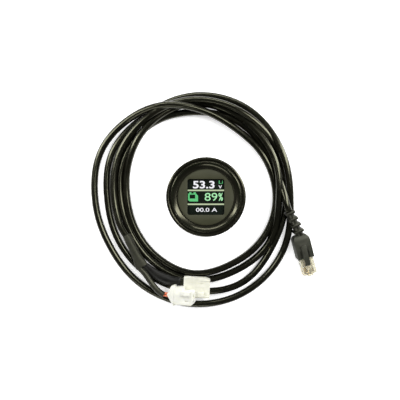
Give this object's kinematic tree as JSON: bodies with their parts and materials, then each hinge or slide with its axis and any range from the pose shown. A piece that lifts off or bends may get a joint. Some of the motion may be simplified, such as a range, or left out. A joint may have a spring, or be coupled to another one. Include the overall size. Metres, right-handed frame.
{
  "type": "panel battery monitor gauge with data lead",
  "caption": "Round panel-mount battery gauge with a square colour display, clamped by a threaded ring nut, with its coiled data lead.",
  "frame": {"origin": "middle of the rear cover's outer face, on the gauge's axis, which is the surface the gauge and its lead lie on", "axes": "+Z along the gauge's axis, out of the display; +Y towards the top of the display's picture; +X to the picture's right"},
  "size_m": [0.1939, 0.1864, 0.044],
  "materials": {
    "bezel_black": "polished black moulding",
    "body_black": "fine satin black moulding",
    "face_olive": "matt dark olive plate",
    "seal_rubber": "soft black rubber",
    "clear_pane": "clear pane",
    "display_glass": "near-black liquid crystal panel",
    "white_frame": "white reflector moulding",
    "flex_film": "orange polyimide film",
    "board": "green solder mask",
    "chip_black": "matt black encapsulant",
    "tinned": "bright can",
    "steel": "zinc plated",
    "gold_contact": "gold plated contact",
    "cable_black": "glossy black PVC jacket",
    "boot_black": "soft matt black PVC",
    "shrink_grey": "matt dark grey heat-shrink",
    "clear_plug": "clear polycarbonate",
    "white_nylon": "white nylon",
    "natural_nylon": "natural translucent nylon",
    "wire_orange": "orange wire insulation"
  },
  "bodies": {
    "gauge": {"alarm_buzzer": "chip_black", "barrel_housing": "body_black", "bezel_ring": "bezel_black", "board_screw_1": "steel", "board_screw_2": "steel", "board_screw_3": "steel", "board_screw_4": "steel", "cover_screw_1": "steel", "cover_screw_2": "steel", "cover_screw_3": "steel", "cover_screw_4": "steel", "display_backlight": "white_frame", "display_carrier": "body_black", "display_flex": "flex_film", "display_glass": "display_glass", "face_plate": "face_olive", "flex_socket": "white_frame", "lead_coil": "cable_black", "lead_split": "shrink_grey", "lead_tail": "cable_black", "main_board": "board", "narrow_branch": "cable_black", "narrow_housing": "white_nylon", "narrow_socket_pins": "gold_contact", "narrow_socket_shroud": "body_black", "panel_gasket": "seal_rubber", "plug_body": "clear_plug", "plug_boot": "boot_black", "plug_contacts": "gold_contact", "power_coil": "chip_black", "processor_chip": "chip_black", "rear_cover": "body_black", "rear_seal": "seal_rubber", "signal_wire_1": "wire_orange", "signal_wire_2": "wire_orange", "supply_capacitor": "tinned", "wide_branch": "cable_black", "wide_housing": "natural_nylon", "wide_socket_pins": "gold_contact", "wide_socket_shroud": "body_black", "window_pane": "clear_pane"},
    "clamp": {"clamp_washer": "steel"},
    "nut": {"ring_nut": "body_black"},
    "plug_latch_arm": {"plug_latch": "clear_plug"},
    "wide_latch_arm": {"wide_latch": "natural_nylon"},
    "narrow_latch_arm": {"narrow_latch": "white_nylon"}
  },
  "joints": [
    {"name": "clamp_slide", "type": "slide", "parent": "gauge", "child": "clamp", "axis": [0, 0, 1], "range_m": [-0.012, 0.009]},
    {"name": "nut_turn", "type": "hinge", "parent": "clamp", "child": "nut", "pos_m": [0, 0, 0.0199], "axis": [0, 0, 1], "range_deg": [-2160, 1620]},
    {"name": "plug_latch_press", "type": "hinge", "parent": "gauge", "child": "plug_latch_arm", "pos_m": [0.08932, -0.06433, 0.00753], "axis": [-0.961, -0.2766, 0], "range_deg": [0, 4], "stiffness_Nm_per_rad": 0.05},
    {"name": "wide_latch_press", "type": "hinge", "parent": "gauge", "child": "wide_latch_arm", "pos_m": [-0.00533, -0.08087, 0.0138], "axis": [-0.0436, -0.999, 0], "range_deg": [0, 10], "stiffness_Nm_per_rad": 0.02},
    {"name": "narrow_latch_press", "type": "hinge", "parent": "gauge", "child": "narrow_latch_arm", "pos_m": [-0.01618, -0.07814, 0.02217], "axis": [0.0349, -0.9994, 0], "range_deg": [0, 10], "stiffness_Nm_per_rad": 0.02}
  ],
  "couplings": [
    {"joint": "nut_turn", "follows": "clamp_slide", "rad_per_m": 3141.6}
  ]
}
•••••
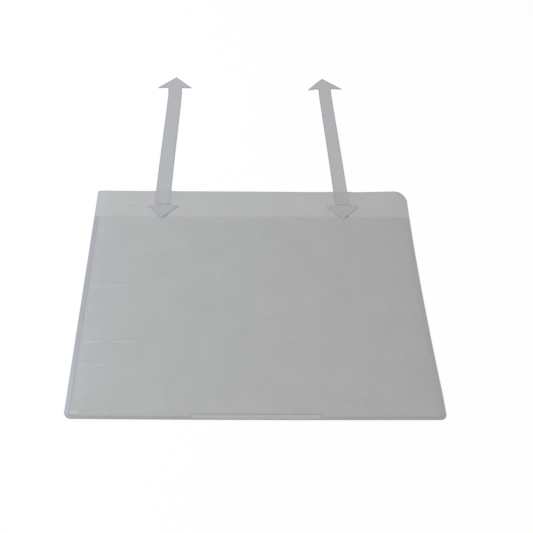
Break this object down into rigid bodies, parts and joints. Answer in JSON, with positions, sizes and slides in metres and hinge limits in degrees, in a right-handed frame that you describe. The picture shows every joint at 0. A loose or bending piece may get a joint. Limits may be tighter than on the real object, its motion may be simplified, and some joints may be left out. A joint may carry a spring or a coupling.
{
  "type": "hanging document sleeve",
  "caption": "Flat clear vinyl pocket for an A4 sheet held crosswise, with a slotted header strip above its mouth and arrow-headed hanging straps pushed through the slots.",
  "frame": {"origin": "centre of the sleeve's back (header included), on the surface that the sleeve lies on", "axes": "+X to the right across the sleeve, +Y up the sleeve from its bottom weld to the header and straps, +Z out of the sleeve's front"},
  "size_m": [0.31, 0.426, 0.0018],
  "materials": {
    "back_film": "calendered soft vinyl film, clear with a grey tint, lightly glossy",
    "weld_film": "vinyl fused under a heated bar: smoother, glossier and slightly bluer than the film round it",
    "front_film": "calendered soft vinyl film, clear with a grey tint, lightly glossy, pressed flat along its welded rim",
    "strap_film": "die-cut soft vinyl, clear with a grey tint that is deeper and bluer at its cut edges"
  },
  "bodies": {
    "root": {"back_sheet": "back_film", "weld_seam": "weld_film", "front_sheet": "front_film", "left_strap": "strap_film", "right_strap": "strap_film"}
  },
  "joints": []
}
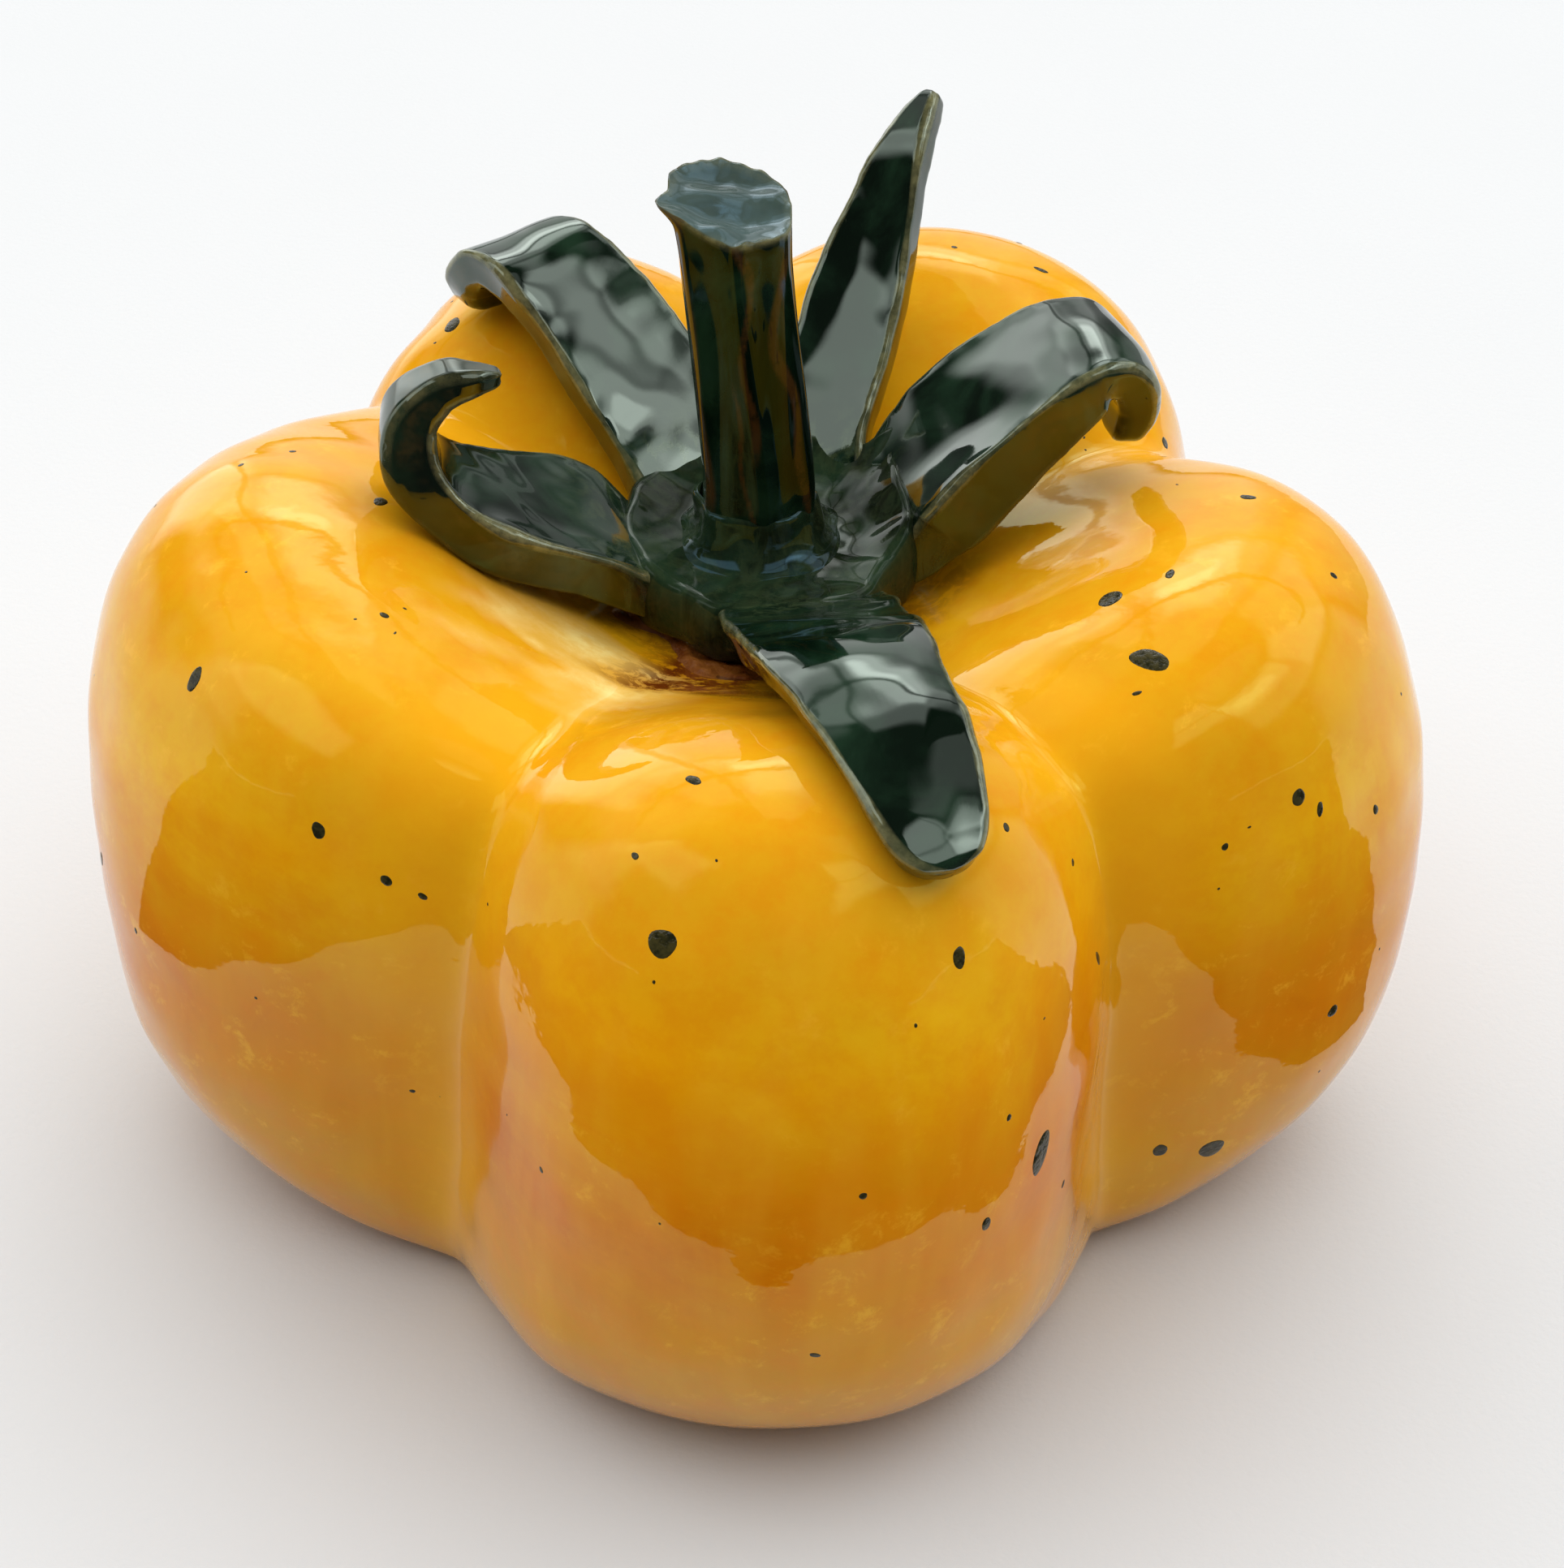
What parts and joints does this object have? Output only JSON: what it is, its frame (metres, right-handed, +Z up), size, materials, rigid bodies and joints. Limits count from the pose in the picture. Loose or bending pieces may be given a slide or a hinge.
•••••
(Problem statement) Copy out every line of the data that includes the word "object".

(Expected answer)
Give this object's kinematic tree as JSON: bodies with their parts and materials, then each hinge or slide with its axis and any range from the pose shown. A piece that lifts off or bends may get a joint. Some of the motion may be simplified, such as a range, or left out. A joint may have a spring, or be coupled to another one. Include the overall size. Metres, right-handed frame.
Break this object down into rigid bodies, parts and joints. Answer in JSON, with positions, sizes and slides in metres and hinge limits in degrees, in a right-handed frame that you describe. The picture shows every joint at 0. A loose or bending piece may get a joint. Limits may be tighter than on the real object, its motion may be simplified, and some joints may be left out. A joint may carry a spring or a coupling.
What parts and joints does this object have? Output only JSON: what it is, its frame (metres, right-handed, +Z up), size, materials, rigid bodies and joints. Limits count from the pose in the picture. Loose or bending pieces may be given a slide or a hinge.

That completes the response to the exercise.